Leggo i tuoi pensieri, anche se non dovrei: la teoria della mente implicita

Nel loro studio, Kovács e collaboratori (2010), presentavano ai bambini di 7 mesi una serie di video mentre i loro movimenti oculari e i tempi di fissazione venivano registrati. I video rappresentano il personaggio di un cartone animato che osserva un oggetto e ottiene una certa conoscenza rispetto alla posizione di tale oggetto (per esempio, l'avatar osserva una palla rotolare dietro uno schermo verde) prima di lasciare la scena. Dopo la presentazione del video, i bambini mostravano sorpresa, ovvero guardavano più a lungo lo stimolo, quando gli veniva presentato l'oggetto in una posizione diversa rispetto alla falsa credenza del personaggio del video. Gli autori hanno poi sottoposto un gruppo di adulti allo stesso test. Questa volta i partecipanti erano istruiti ad effettuare una detezione dell'oggetto, ovvero premere un tasto il più velocemente possibile alla comparsa dell'oggetto dietro lo schermo verde alla fine di ogni video. Dopo la presentazione del video, i tempi di risposta dei partecipanti erano più veloci, non soltanto quando i partecipanti stessi si aspettavano che la palla si sarebbe trovata dietro lo schermo verde, ma anche quando soltanto l'avatar (e non il partecipante) credeva che l'oggetto si sarebbe trovato in quella posizione (condizione di falsa credenza). Quello che è importante qui è che nonostante che ai partecipanti non fosse mai richiesto di presentare attenzione o considerare la credenza dell'avatar, quest'ultima aveva un effetto sistematico sulla prestazione del partecipante. Schneider e collaboratori (2011) ottengono un risultato simile misurando i movimenti oculari. Questi autori hanno mostrato che il modo in cui gli adulti esploravano una scena con il loro sguardo, dipende dalle credenze dell'altro presente sulla scena. La cosa interessante è che i partecipanti, alla fine dell'esperimento, non riportavano di essere consapevoli della manipolazione sperimentale.
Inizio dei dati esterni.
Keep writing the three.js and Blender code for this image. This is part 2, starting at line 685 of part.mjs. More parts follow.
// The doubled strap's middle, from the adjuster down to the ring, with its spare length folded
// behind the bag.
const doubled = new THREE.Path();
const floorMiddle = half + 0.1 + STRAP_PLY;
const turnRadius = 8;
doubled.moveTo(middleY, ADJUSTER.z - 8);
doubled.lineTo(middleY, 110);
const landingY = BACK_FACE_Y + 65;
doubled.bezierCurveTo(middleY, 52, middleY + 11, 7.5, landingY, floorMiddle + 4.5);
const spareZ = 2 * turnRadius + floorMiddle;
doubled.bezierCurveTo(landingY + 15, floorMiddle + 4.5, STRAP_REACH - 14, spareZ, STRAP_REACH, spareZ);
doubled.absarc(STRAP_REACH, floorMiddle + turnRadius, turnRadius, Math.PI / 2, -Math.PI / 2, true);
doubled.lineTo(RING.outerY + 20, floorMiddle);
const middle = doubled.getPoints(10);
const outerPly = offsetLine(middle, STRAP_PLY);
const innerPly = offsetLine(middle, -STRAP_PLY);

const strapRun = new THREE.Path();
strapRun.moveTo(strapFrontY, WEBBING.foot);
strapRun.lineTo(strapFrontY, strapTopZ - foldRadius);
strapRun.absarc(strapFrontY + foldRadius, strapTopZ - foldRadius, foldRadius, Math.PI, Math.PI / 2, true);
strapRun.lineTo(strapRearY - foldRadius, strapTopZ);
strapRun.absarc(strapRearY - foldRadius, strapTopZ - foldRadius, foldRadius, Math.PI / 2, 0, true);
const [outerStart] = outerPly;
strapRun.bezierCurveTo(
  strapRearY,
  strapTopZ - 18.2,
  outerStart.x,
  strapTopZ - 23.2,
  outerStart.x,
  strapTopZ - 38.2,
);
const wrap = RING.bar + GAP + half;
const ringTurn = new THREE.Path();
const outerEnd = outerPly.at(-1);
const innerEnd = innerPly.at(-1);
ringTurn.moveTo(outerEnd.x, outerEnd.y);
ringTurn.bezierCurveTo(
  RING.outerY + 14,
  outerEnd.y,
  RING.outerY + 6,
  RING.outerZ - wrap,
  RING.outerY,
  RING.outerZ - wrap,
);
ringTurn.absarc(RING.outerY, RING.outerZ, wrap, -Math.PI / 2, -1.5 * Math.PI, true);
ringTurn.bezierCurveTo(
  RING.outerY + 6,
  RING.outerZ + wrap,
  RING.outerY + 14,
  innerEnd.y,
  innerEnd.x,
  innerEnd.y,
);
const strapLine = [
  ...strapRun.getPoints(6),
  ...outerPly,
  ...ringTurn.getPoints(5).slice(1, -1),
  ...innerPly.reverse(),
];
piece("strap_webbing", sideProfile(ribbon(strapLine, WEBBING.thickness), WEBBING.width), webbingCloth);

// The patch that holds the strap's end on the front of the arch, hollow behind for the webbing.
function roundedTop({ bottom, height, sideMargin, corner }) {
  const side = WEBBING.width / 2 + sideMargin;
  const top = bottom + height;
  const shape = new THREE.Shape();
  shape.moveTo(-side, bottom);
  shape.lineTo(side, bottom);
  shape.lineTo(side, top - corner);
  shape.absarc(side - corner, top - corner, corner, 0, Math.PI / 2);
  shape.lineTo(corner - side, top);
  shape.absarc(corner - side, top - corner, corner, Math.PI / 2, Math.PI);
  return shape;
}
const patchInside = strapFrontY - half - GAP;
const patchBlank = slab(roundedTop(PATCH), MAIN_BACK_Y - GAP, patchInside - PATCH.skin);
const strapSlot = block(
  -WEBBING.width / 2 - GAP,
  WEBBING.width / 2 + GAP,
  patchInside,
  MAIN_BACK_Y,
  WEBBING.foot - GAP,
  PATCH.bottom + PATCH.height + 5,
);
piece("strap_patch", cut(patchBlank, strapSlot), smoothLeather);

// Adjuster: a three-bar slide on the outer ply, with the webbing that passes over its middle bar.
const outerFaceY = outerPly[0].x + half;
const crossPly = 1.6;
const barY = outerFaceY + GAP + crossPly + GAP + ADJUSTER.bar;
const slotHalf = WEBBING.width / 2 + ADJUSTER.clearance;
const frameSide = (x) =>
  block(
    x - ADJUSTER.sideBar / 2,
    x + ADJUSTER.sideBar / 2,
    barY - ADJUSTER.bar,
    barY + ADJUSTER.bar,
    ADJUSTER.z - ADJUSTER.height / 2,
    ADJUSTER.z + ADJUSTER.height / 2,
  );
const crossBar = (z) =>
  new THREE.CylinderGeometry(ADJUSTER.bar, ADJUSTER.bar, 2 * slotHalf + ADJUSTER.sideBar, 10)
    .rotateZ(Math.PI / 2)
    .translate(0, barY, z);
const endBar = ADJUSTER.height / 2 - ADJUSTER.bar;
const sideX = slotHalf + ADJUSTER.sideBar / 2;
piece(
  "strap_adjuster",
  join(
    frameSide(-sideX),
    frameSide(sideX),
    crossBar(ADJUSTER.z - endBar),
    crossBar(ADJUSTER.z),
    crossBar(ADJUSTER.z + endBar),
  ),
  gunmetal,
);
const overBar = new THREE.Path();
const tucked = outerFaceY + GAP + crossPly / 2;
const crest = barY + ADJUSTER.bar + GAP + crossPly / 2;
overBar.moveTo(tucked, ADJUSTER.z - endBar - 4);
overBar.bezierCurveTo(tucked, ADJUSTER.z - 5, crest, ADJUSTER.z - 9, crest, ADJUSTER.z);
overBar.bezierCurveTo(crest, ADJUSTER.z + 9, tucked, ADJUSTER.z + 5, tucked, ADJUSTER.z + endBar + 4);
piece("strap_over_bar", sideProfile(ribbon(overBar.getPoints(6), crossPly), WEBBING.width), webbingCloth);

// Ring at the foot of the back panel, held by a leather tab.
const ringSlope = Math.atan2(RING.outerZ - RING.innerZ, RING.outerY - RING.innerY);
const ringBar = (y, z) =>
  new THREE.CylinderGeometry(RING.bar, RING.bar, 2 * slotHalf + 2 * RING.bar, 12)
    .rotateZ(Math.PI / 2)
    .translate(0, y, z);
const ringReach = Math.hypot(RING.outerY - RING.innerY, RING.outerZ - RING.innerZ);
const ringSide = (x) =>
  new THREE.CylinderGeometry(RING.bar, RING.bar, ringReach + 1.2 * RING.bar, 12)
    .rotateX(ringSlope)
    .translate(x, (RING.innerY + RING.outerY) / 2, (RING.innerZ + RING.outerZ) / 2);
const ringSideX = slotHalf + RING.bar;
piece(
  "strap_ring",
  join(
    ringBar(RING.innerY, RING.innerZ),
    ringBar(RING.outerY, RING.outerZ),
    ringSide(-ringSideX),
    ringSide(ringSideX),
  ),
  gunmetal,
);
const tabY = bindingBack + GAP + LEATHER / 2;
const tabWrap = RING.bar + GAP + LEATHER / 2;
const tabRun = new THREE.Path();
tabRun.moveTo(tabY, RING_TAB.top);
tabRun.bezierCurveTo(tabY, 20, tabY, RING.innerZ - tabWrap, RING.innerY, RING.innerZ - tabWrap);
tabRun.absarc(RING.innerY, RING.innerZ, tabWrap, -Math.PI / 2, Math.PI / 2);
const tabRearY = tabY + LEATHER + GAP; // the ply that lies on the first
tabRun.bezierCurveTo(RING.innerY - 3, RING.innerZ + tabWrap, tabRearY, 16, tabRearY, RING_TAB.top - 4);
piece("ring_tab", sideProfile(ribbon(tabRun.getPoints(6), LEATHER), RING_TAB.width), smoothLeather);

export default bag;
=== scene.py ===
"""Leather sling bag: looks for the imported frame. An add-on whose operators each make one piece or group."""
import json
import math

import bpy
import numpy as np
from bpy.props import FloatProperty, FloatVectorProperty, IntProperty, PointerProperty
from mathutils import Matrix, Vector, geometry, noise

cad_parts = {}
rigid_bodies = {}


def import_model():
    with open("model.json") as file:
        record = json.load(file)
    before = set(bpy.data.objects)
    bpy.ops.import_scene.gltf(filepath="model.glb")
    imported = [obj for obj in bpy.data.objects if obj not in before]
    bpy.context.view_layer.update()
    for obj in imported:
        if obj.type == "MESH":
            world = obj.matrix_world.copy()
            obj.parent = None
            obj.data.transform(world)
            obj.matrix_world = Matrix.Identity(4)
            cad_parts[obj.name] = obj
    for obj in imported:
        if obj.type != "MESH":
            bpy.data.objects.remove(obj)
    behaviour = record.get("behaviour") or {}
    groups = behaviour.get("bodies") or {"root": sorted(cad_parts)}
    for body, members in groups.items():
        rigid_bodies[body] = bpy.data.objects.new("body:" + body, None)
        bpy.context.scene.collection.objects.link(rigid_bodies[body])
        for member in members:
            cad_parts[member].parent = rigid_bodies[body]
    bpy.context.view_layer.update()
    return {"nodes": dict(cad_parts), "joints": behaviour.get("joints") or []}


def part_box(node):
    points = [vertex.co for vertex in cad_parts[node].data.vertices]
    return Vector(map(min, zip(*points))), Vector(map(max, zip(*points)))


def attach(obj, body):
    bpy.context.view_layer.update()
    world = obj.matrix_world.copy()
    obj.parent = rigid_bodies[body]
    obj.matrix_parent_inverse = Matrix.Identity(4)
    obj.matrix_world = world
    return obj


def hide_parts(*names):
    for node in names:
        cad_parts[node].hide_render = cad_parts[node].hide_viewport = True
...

I risultati ottenuti con questo tipo di ricerche suggeriscono che, durante le nostre interazioni sociali, ci rappresentiamo spontaneamente le false credenze degli altri e tali false credenze influenzano il nostro comportamento. Poiché i partecipanti non sono consapevoli della manipolazione sperimentale, i compiti come quelli sopra descritti sono chiamati compiti di ToM implicita. Diversamente da quanto sostenuto dalla visione tradizionale della ToM, queste scoperte recerti suggeriscono che la ToM è una capacità che non richiede necessariamente l'intervento di funzioni esecutive (di controllo) o l'utilizzo del linguaggio. Inoltre la ToM, almeno nella sua versione implicita, sembra emergere molto prima nel corso dello sviluppo rispetto a quanto si credeva in passato ed essere già presente nel primo anno di vita.

           

La teoria della mente implicita ed esplicita sono la stessa cosa?

Gli studi recenti condotti sulla ToM della mente implicita hanno acceso un dibattito nella comunità scientifica. Molti autori si chiedono se la ToM implicita o spontanea e la ToM esplicita (ovvero il ragionare consapevolmente sulle credenze altrui) siano la stessa cosa. Queste funzioni coinvolgono gli stessi processi cognitivi ed hanno le stesse basi neuro-fisiologiche? Alcuni autori affermano che quello che viene misurato nei compiti di ToM implicita, soprattutto nei bambini piccoli, sarebbe l'effetto di alcune capacità di base, dominio-generali, come l'orientamento dell'attenzione, che ben poco hanno a che vedere con le abilità complesse e specializzate della ToM (Heyes 2014). Alcuni autori hanno proposto invece che la ToM implicita ed esplicita riflettono due sistemi diversi (Apperly & Butterfill, 2009): un sistema di ToM implicita che opera in modo veloce ed efficiente, emerge precocemente nello sviluppo ed opera in assenza di consapevolezza ad un sistema di ToM esplicita che invece si svilupperebbe grazie all'apprendimento, sarebbe più lento e flessibile e richiederebbe più risorse cognitive. Per ultimo, Carruthers (2016) postula l'esistenza di un unico sistema di mentalizzazione che sarebbe in grado di operare sia in maniera automatica sia sotto il controllo delle funzioni esecutive. Per il momento, solo pochi studi hanno affrontato direttamente la questione (e.g., Nijhof et al., 2016; Schneider et al., 2014; Hyde et al., 2015).